Unlike other situations, something much deeper than self-sacrifice is going on at the cross. Its purpose and meaning can be seen in many places in scripture, but at the cross Jesus himself explains it. Suspended between heaven and earth on a rough wooden cross, amidst his agony, Jesus utters seven densely packed sayings. Dying words usually are important, all the more so when, as in this case, it takes colossal effort to hoist your body up to breathe and hence to speak. Each saying is a window on the crucifixion, revealing its meaning and significance.

These seven sayings demonstrate his mercy, forgiveness, his grace, the depths of his suffering, and his triumph. Central to these is his great cry of abandonment, “My God, my God, why have you forsaken me?” which demonstrates that more than physical suffering was at stake here. He was being abandoned, so that we might never be abandoned. In essence they show us what salvation is about.

Last year we produced a CD based on these seven sayings with a brief reflection on each one. Perhaps you got one through your door. If so, why not have a listen to it again this Easter? If you would like a copy of the CD please get in touch, or you can listen on the internet at our website. Just go to and click on the ‘7 Sayings’ button on the left.

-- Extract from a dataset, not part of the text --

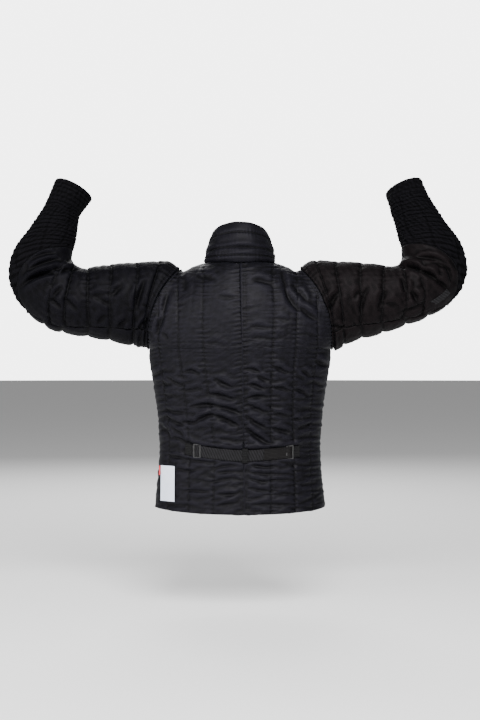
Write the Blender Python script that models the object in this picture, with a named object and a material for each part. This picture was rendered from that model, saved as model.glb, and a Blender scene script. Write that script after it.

It’s designed to be used in the lead up to Easter, listening to one a day. Think of it as seven days with the seven sayings.

Author Garrison Keillor recalls family Thanksgiving dinners, where Uncle John usually asked the blessing on the meal. He thanked God for the food, for the blessings of the past year, but especially the cross. Keillor adds this powerful observation: “All of us knew that Jesus died on the cross for us, but Uncle John had never gotten over it.”

If Jesus is who he says he is, and did what the Bible says he did, then it’s something should think more and more about.